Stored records
* * * * * * *
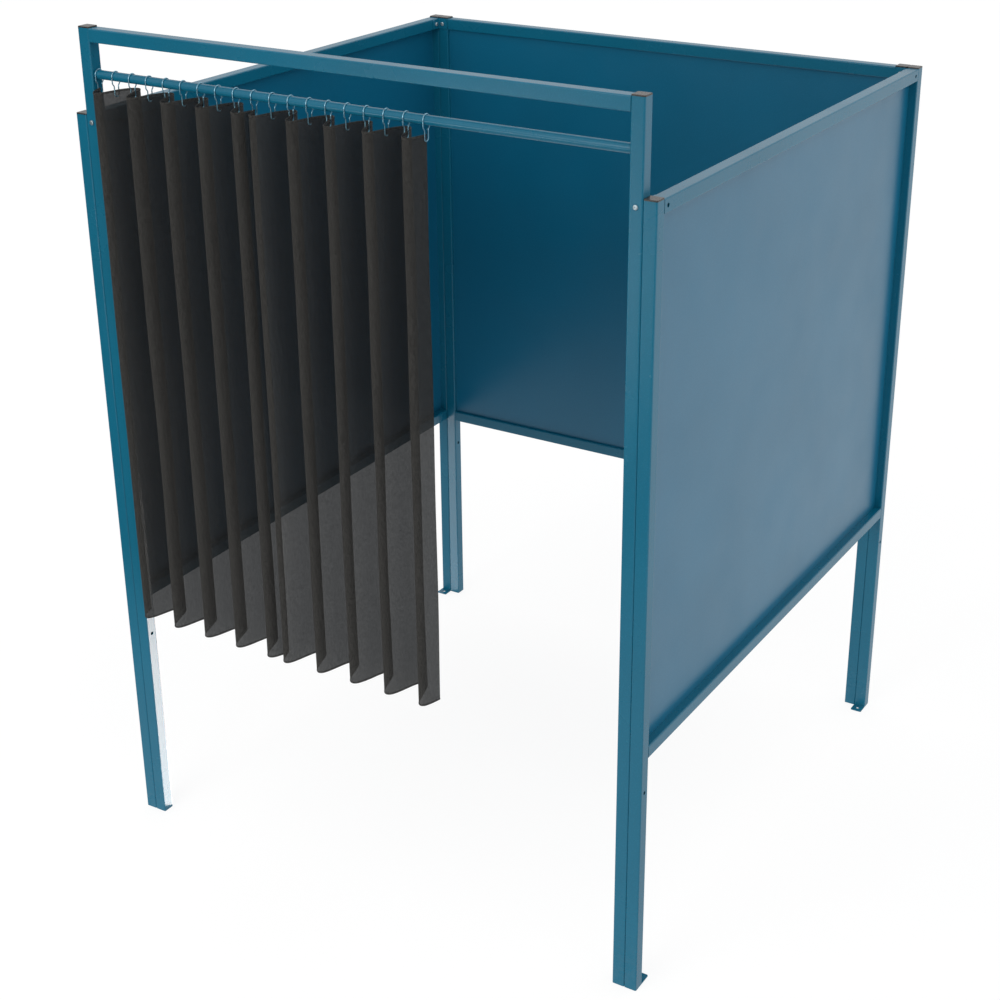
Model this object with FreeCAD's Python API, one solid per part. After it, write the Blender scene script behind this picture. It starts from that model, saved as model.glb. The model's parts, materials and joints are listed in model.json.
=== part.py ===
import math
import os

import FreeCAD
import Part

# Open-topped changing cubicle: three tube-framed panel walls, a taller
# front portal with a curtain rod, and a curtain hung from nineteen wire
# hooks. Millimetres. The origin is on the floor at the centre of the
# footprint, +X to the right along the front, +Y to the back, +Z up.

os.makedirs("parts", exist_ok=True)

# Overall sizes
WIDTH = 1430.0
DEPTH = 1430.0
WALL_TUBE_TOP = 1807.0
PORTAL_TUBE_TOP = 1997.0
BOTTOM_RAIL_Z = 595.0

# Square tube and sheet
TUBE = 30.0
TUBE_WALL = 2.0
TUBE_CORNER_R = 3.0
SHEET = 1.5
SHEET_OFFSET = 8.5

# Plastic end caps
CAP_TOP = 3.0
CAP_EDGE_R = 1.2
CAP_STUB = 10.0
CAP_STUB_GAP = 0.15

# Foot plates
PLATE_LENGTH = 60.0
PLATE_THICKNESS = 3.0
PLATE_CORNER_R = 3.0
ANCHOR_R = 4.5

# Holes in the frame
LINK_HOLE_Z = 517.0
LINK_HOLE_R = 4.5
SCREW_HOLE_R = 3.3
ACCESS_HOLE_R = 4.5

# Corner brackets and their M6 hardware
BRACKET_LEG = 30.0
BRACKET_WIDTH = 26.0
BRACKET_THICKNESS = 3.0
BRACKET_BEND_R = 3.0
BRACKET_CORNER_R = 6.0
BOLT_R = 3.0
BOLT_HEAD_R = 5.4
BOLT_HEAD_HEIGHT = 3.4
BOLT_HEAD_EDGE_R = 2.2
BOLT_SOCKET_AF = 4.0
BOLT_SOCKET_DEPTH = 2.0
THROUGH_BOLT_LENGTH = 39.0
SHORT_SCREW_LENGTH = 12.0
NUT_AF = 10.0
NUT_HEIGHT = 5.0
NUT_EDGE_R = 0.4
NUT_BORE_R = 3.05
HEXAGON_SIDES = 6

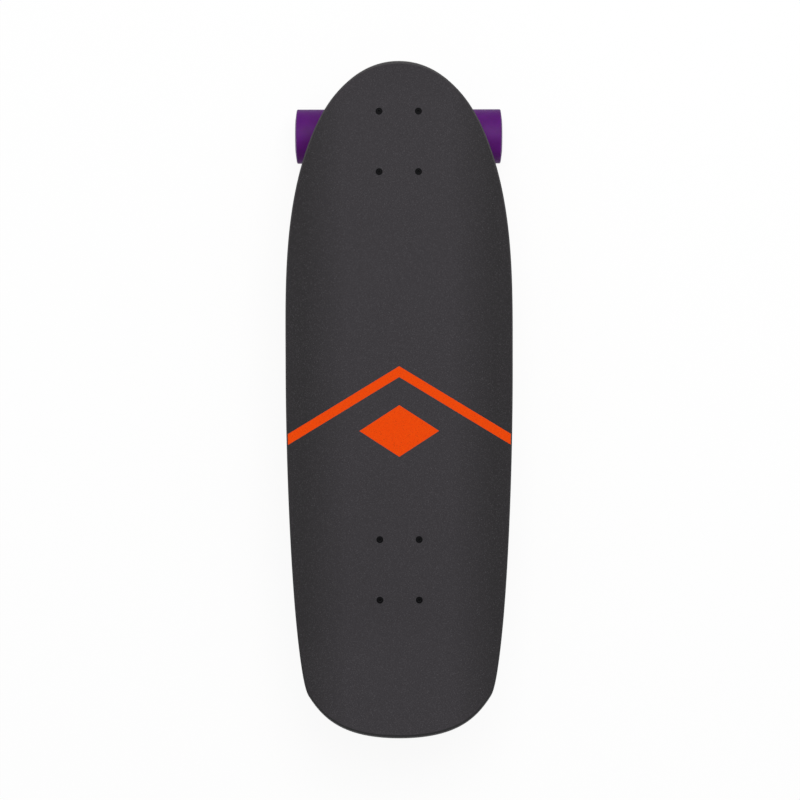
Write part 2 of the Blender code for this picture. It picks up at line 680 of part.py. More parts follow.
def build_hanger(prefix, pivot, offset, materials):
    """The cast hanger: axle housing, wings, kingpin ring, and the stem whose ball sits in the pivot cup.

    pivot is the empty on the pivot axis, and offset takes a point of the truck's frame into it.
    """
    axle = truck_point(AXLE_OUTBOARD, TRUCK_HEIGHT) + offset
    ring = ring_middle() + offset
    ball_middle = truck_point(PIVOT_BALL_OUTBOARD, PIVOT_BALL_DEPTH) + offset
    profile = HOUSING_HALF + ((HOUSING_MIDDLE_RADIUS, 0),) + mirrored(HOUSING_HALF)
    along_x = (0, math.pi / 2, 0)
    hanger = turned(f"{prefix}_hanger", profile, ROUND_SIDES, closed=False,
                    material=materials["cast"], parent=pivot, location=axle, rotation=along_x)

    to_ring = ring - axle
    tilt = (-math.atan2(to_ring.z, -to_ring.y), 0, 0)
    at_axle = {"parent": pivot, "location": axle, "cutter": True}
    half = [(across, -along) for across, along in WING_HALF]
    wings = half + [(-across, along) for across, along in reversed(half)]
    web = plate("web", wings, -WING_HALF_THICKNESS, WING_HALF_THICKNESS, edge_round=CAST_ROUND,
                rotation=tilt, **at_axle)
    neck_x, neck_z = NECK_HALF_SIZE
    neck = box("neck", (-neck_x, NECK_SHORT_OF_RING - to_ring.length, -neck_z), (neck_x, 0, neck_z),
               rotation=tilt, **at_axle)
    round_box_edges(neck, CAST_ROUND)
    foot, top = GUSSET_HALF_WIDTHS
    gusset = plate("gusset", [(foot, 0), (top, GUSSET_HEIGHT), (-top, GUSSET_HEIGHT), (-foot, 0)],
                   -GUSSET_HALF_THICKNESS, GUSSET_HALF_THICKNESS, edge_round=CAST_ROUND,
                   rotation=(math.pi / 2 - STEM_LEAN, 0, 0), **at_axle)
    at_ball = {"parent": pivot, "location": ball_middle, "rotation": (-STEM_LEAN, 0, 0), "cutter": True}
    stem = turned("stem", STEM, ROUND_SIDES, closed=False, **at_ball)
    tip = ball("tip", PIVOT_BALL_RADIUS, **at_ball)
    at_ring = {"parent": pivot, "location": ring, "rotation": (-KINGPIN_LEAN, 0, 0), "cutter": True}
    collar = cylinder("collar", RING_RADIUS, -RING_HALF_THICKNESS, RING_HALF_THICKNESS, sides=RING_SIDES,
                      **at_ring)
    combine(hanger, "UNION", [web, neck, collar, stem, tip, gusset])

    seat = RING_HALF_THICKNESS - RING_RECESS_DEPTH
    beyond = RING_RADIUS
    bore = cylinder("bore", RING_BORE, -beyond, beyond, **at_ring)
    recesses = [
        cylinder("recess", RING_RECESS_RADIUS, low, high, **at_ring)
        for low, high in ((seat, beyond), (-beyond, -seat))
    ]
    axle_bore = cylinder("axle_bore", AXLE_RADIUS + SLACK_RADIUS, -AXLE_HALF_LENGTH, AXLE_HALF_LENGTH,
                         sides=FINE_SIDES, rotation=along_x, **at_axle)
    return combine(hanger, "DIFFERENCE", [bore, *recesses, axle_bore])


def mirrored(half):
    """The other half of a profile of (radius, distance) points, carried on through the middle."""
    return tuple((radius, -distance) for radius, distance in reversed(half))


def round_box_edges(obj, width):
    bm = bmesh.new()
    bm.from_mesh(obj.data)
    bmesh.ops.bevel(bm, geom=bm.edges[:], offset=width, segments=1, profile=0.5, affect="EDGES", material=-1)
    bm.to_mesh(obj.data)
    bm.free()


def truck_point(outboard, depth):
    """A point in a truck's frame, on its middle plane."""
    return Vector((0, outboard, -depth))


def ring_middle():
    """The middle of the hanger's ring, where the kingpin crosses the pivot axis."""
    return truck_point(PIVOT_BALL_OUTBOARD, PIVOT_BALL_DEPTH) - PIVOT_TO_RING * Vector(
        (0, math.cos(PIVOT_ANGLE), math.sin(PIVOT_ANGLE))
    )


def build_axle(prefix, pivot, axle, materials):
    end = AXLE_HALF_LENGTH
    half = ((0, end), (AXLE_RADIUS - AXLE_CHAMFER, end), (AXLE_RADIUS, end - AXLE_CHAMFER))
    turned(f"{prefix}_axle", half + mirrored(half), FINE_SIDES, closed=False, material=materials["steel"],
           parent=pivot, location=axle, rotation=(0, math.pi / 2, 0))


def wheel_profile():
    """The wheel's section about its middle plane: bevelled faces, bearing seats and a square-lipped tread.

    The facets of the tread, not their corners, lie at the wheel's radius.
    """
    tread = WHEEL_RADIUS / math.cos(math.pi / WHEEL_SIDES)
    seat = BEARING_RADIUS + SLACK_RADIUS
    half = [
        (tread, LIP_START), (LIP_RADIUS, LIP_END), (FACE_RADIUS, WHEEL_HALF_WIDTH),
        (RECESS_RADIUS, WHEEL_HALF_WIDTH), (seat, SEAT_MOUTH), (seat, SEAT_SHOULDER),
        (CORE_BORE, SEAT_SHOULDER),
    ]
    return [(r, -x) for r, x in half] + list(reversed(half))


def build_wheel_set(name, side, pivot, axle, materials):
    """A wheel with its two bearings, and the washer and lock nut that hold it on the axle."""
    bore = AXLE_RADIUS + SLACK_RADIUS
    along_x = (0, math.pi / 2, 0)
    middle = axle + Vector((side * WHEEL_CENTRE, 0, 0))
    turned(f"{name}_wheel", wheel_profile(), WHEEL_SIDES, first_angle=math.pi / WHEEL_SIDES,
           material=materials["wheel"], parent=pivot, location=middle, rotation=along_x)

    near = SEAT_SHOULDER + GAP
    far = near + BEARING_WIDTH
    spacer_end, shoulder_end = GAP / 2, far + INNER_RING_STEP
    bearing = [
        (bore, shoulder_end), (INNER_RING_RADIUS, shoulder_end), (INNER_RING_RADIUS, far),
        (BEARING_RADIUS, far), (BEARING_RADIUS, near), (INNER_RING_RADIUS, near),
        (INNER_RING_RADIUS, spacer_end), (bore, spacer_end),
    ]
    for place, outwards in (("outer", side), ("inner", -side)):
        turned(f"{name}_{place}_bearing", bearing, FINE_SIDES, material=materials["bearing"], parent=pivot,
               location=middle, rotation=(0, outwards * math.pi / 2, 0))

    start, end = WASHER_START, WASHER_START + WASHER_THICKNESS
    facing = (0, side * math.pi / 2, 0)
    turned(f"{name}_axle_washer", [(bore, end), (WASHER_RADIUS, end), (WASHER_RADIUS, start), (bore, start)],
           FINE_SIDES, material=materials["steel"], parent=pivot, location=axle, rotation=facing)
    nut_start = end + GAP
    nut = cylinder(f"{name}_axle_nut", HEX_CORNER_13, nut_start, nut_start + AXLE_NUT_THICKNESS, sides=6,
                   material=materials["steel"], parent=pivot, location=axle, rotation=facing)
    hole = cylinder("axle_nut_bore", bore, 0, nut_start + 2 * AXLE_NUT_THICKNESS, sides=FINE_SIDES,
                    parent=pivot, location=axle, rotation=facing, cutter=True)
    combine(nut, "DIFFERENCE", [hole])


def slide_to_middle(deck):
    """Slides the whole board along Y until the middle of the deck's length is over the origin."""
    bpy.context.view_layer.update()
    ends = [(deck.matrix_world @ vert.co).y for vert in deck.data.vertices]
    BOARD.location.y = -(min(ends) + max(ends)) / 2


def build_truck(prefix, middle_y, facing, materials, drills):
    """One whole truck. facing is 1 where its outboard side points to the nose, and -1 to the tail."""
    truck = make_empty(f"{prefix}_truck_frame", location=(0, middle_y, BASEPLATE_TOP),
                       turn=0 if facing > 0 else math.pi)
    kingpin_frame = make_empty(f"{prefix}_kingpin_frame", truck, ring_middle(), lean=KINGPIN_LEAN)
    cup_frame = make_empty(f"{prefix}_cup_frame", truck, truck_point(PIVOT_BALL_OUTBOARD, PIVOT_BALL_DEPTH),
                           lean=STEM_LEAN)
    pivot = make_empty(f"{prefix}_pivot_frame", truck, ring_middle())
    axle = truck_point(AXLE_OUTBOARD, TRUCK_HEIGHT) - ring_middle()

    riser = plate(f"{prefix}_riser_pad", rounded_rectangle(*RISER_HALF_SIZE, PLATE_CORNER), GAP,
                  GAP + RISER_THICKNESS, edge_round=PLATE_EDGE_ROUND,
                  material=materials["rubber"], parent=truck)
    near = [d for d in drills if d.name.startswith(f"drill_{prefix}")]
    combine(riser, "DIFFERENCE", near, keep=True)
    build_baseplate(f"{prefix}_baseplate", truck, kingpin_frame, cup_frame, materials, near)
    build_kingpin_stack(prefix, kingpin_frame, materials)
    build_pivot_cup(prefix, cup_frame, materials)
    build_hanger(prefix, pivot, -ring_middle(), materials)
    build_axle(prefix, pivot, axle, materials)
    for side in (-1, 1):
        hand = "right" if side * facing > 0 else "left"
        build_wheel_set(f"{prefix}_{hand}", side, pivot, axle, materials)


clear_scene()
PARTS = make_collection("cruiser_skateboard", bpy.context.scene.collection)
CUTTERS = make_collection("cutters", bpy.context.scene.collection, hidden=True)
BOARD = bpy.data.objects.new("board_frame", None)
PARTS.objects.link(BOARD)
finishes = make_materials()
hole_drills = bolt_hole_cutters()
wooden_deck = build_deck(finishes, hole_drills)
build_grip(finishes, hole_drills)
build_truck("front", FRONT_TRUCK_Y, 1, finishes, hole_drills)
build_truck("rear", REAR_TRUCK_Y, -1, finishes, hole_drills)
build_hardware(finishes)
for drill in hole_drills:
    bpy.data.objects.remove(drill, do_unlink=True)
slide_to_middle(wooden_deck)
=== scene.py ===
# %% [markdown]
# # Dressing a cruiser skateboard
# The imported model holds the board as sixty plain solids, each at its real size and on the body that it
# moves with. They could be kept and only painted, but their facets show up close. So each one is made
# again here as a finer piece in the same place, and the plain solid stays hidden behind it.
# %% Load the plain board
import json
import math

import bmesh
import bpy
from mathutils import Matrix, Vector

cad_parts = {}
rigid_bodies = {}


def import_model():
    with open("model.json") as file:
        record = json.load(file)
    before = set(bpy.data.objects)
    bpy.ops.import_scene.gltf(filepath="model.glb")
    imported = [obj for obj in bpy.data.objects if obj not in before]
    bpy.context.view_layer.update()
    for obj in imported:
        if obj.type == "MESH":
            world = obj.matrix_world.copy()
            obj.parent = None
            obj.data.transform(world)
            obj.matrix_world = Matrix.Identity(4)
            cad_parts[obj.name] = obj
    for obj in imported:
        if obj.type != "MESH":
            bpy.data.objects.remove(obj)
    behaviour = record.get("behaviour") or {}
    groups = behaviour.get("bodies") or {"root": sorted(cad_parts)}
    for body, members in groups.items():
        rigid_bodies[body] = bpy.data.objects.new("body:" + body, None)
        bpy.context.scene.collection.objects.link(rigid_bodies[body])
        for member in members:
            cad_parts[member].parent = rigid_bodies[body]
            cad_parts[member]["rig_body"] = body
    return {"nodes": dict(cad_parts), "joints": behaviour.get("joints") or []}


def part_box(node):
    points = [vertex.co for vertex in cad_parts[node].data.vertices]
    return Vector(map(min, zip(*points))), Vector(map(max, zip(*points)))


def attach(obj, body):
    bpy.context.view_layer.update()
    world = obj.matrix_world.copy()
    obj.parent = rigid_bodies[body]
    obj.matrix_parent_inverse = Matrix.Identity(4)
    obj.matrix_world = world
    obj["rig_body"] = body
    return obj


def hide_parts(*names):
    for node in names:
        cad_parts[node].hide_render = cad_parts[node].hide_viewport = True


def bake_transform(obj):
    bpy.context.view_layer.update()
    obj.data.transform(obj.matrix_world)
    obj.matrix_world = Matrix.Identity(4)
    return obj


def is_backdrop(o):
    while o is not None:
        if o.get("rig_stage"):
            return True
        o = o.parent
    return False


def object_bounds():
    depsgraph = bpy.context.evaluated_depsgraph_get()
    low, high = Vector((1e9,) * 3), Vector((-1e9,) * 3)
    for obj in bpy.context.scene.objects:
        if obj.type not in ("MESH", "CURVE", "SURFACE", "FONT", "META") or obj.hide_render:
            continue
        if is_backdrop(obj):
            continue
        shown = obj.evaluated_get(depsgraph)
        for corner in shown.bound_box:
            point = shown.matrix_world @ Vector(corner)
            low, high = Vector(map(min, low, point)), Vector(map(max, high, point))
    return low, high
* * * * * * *
- Task statement:
Above this instruction are the records; retype exactly the lines from the one containing "clear_scene()" up to and including the one containing "cad_parts[member].parent = rigid_bodies[body]".

- Expected answer:
clear_scene()
PARTS = make_collection("cruiser_skateboard", bpy.context.scene.collection)
CUTTERS = make_collection("cutters", bpy.context.scene.collection, hidden=True)
BOARD = bpy.data.objects.new("board_frame", None)
PARTS.objects.link(BOARD)
finishes = make_materials()
hole_drills = bolt_hole_cutters()
wooden_deck = build_deck(finishes, hole_drills)
build_grip(finishes, hole_drills)
build_truck("front", FRONT_TRUCK_Y, 1, finishes, hole_drills)
build_truck("rear", REAR_TRUCK_Y, -1, finishes, hole_drills)
build_hardware(finishes)
for drill in hole_drills:
    bpy.data.objects.remove(drill, do_unlink=True)
slide_to_middle(wooden_deck)
=== scene.py ===
# %% [markdown]
# # Dressing a cruiser skateboard
# The imported model holds the board as sixty plain solids, each at its real size and on the body that it
# moves with. They could be kept and only painted, but their facets show up close. So each one is made
# again here as a finer piece in the same place, and the plain solid stays hidden behind it.
# %% Load the plain board
import json
import math

import bmesh
import bpy
from mathutils import Matrix, Vector

cad_parts = {}
rigid_bodies = {}


def import_model():
    with open("model.json") as file:
        record = json.load(file)
    before = set(bpy.data.objects)
    bpy.ops.import_scene.gltf(filepath="model.glb")
    imported = [obj for obj in bpy.data.objects if obj not in before]
    bpy.context.view_layer.update()
    for obj in imported:
        if obj.type == "MESH":
            world = obj.matrix_world.copy()
            obj.parent = None
            obj.data.transform(world)
            obj.matrix_world = Matrix.Identity(4)
            cad_parts[obj.name] = obj
    for obj in imported:
        if obj.type != "MESH":
            bpy.data.objects.remove(obj)
    behaviour = record.get("behaviour") or {}
    groups = behaviour.get("bodies") or {"root": sorted(cad_parts)}
    for body, members in groups.items():
        rigid_bodies[body] = bpy.data.objects.new("body:" + body, None)
        bpy.context.scene.collection.objects.link(rigid_bodies[body])
        for member in members:
            cad_parts[member].parent = rigid_bodies[body]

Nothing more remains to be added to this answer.